My guess is that the understudy (Terry Saunders at that time) had been deemed not really adequate (though later she came back as the Phyllis understudy).
Or perhaps Saunders was also sick and so Collins had to go on.
It was once said in an interview that Dorothy had asthma and would rarely have some difficulties in getting through the song and Rolph would cover in the event of that happening. However, I was unaware of this recording that captured that happening...
[RobertArmin] "Interesting that Barbara Cook was seriously considered for Sally, too. Of course, she did get to play the role a decade later at Lincoln Center. But Dorothy Collins was heartbreaking in the original."

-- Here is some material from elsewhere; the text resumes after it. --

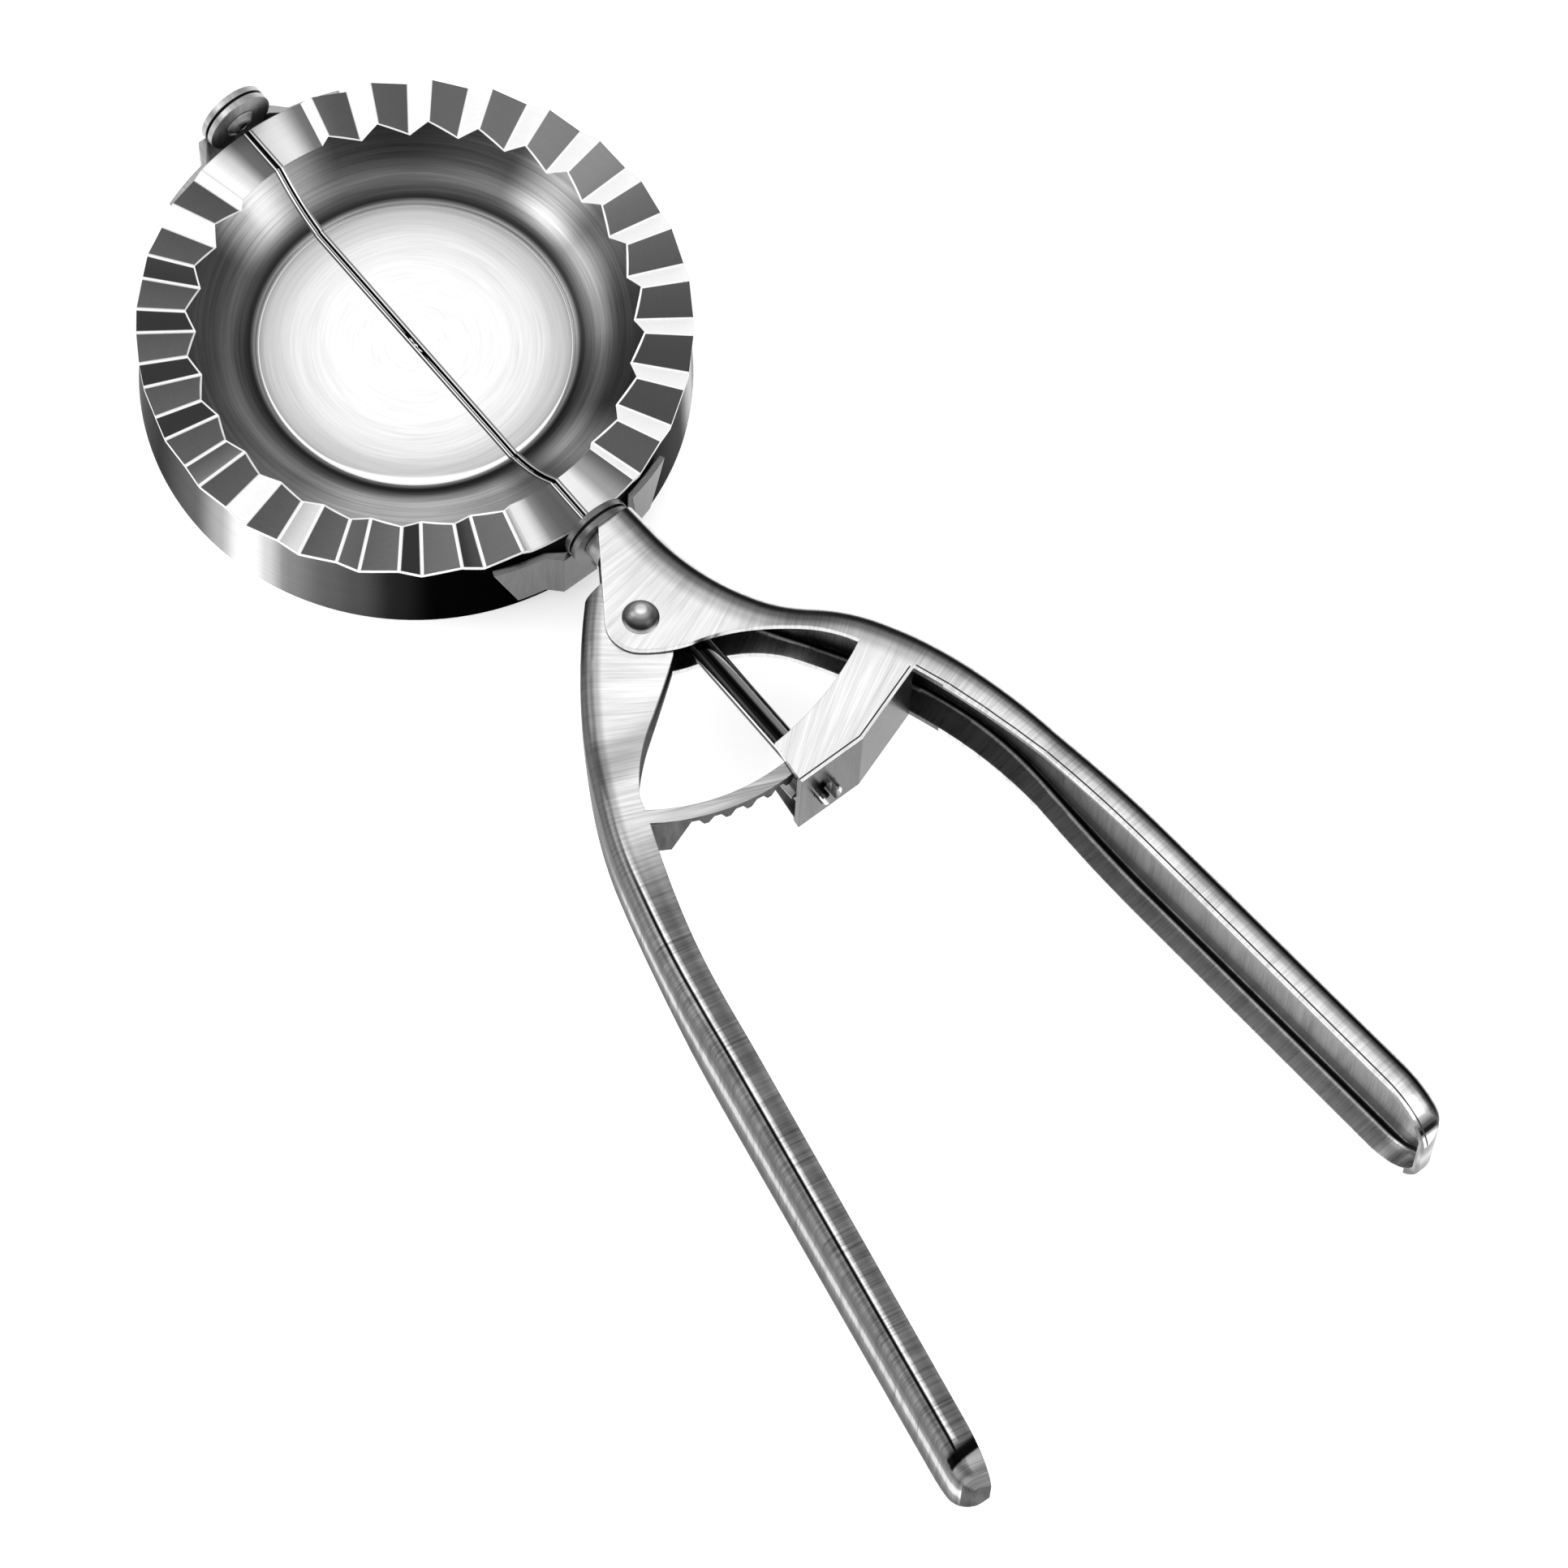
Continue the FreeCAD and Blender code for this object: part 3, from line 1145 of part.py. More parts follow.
def spring_path():
    """Middle line of the return spring: hooked leg, coil and lever leg."""
    radius = S["coil_radius"].value
    pitch = S["coil_pitch"].value
    quarter = HALF_TURN / 2
    last_angle = S["lever_leg_heading"].value + quarter
    sweep = FULL_TURN * S["coil_turns"].value + quarter - last_angle
    rise = pitch * sweep / FULL_TURN
    centre = Vector(rivet[0].value, rivet[1].value, S["axis_height"].value - rise / 2)
    spans = round(sweep / quarter)
    stations = []
    for index in range(spans + 1):
        turned = sweep * index / spans
        angle = math.radians(quarter - turned)
        across, sideways = radius * math.cos(angle), radius * math.sin(angle)
        place = centre + Vector(across, sideways, pitch * turned / FULL_TURN)
        slope = pitch / (math.tau * radius) if 0 < index < spans else 0
        heading = Vector(math.sin(angle), -math.cos(angle), slope)
        stations.append((place, heading.normalize()))
    coil = []
    for first, last in zip(stations[:-1], stations[1:]):
        coil += biarc(*first, *last)
    up = Vector(0, 0, 1)
    coil_start, along = stations[0]
    corner = coil_start - along * S["fixed_leg_length"].value
    bend = S["leg_bend_radius"].value
    hook_end = corner - up * bend
    leg_start = corner + along * bend
    hook = [
        Part.makeLine(corner - up * S["leg_hook"].value, hook_end),
        arc_about(hook_end, corner, leg_start),
        Part.makeLine(leg_start, coil_start),
    ]
    coil_end, away = stations[-1]
    lever_leg = [Part.makeLine(coil_end, coil_end + away * S["lever_leg_length"].value)]
    return hook + coil + lever_leg


def least_gap(edges, wire_width, step, skip):
    """Least air between turns, measured on points a step apart and over a skip apart."""
    points = []
    for edge in edges:
        count = max(2, math.ceil(edge.Length / step) + 1)
        points += edge.discretize(count)[:-1]
    least = math.inf
    for index, point in enumerate(points):
        for other in points[index + round(skip / step):]:
            least = min(least, point.distanceToPoint(other))
    return least - wire_width


def return_spring():
    """Torsion spring round the sleeve: one unbroken wire."""
    path = spring_path()
    start = path[0].valueAt(path[0].FirstParameter)
    section = Part.Wire(Part.makeCircle(S["wire_radius"].value, start, Vector(0, 0, 1)))
    shell = Part.BRepOffsetAPI.MakePipeShell(Part.Wire(path))
    shell.add(section)
    shell.build()
    shell.makeSolid()
    spring = doc.addObject("Part::Feature", "return_spring")
    spring.Shape = shell.shape()
    half_turn_length = math.pi * S["coil_radius"].value
    gap = least_gap(path, S["wire_radius"].value * 2, S["wire_radius"].value, half_turn_length)
    print("return_spring least gap to itself: %.3f mm" % gap)
    return node("return_spring", spring)


def export_nodes():
    """Check every object and write each piece to its own file."""
    doc.recompute()
    for item in doc.Objects:
        if "Invalid" in item.State or "Error" in item.State:
            raise RuntimeError("%s did not compute: %s" % (item.Label, item.State))
    os.makedirs("parts", exist_ok=True)
    for item in NODES:
        shape = item.Shape
        if shape.isNull() or not shape.isValid():
            raise RuntimeError("%s has no valid shape" % item.Label)
        if len(shape.Solids) != 1:
            raise RuntimeError("%s has %d solids" % (item.Label, len(shape.Solids)))
        shape.exportStep(os.path.join("parts", item.Label + ".step"))
        box = shape.BoundBox
        print("%-20s %9.2f mm3  x %7.2f %7.2f  y %7.2f %7.2f  z %6.2f %6.2f" % (
            item.Label, shape.Volume, box.XMin, box.XMax, box.YMin, box.YMax, box.ZMin, box.ZMax))


shaft_bore = S["shaft_radius"] + S["running_gap"]
shaft_seat = S["shaft_radius"] + S["fixed_gap"]
nose_bore = S["nose_shank_radius"] + S["running_gap"]
nose_seat = S["nose_shank_radius"] + S["fixed_gap"]
pivot_bore = S["pivot_radius"] + S["running_gap"]

mould_dish("fixed_mould_dish", False)
mould_dish("moving_mould_dish", True)
cutter_skirt("fixed_cutter_skirt", False)
cutter_skirt("moving_cutter_skirt", True)
ear("moving_neck_ear", inner_ear_place, -1, shaft_seat, False)
ear("fixed_neck_ear", outer_ear_place, 1, shaft_bore, False)
ear("fixed_nose_ear", inner_ear_place, -1, nose_seat, True)
ear("moving_nose_ear", outer_ear_place, 1, nose_bore, True)
nose_rivet()
washer_place = inner_ear_outside + S["seat_gap"]
ring("neck_washer", washer_place, S["washer_radius"], shaft_bore, S["washer_wall"])
ring("nose_washer", washer_place, S["washer_radius"], nose_bore, S["washer_wall"], True)
ring("neck_bush", neck_place + S["seat_gap"], S["bush_radius"], shaft_bore, S["bush_length"])
ring("shaft_thrust_washer", web_inside - S["seat_gap"] - S["washer_wall"], S["thrust_radius"], shaft_bore,
     S["washer_wall"])
drive_shaft()
pinion()
fixed_handle()
lever_handle()
pivot_rivet()
washer_lift = lever_neck_half_height + S["seat_gap"]
upright_ring("near_pivot_washer", S["axis_height"] + washer_lift, S["pivot_washer_radius"], pivot_bore,
             S["pivot_washer_wall"])
upright_ring("far_pivot_washer", S["axis_height"] - washer_lift - S["pivot_washer_wall"],
             S["pivot_washer_radius"], pivot_bore, S["pivot_washer_wall"])
sleeve_half = lever_neck_half_height - S["sheet_wall"] - S["seat_gap"]
upright_ring("spring_sleeve", S["axis_height"] - sleeve_half, S["sleeve_radius"], pivot_bore,
             sleeve_half * 2)
return_spring()
export_nodes()
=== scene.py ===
"""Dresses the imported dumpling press: steel finishes, pressed mould halves, studio and camera."""

import json
import logging
import math
from dataclasses import dataclass
from enum import Enum, IntEnum
from typing import Any, NamedTuple, Sequence

import bpy
from mathutils import Matrix, Vector

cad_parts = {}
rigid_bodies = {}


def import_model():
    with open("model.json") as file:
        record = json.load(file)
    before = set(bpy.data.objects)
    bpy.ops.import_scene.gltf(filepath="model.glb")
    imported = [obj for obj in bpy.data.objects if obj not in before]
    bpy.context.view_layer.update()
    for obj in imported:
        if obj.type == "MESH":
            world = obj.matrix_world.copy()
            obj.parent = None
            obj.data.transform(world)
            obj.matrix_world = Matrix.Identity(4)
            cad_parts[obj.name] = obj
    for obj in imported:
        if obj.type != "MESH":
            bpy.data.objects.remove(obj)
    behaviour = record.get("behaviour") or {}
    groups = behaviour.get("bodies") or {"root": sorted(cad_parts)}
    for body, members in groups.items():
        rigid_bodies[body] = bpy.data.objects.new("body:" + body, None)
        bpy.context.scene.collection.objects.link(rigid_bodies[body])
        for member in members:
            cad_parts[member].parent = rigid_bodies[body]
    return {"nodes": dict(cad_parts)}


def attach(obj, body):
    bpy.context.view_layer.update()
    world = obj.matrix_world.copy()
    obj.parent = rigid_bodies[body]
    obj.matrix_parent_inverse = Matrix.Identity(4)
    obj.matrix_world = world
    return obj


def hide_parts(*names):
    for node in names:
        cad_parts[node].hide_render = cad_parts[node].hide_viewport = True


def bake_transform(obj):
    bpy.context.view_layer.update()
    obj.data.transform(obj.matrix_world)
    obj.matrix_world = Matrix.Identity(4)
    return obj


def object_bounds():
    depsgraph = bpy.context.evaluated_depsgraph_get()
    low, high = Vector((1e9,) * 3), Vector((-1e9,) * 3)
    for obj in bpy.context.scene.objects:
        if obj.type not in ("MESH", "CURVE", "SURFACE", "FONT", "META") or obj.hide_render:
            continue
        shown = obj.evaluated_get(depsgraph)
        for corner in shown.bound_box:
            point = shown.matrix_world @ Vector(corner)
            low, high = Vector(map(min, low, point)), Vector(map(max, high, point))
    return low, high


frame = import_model()
cad_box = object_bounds()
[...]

[TedChapin] "And a wonderful person, great with the cast. And who knew she had asthma and had to use an inhaler often during the run. Marti Rolph told me some nights she had to sing Dorothy's part in “Too Many Mornings” when She (Dorothy) didn’t have the breath."
Did Marti sing the whom thing? or just the high notes at the end? ("If there's time / To look up and see / Sally standing at the door / Sally moving to the bed...")
I would assume Dorothy would just mirror or mimic Marti's movements, the one picture I've seen of the number shows Ben holding Young Sally with Sally holding onto Young Sally. It seems like a strange idea but I guess it's better than having Dorothy struggle through the song.
To me, it always WAS a ghost story. And while I don't disagree with you about Michael Bennett, the later scripts downplay the supernatural aspect as well.
Now, if only I could get my hands on those other four audios of the OBC. Updated On: 10/26/08 at 05:30 PM
But the genius of Michael was that he could have fun making it a spooky ghost story--but genuinely, shivers-up-the-spine spooky--AND at the same time make it a sophisticated musical drama AND at the same time put in razzle-dazzle musical-comedy dance elements to make it fun in an old-fashioned way.
Aside from him, no one can do all those things at the same time.
No one. And I mean NO ONE.
He knew how to create what the French call a coup de theatre.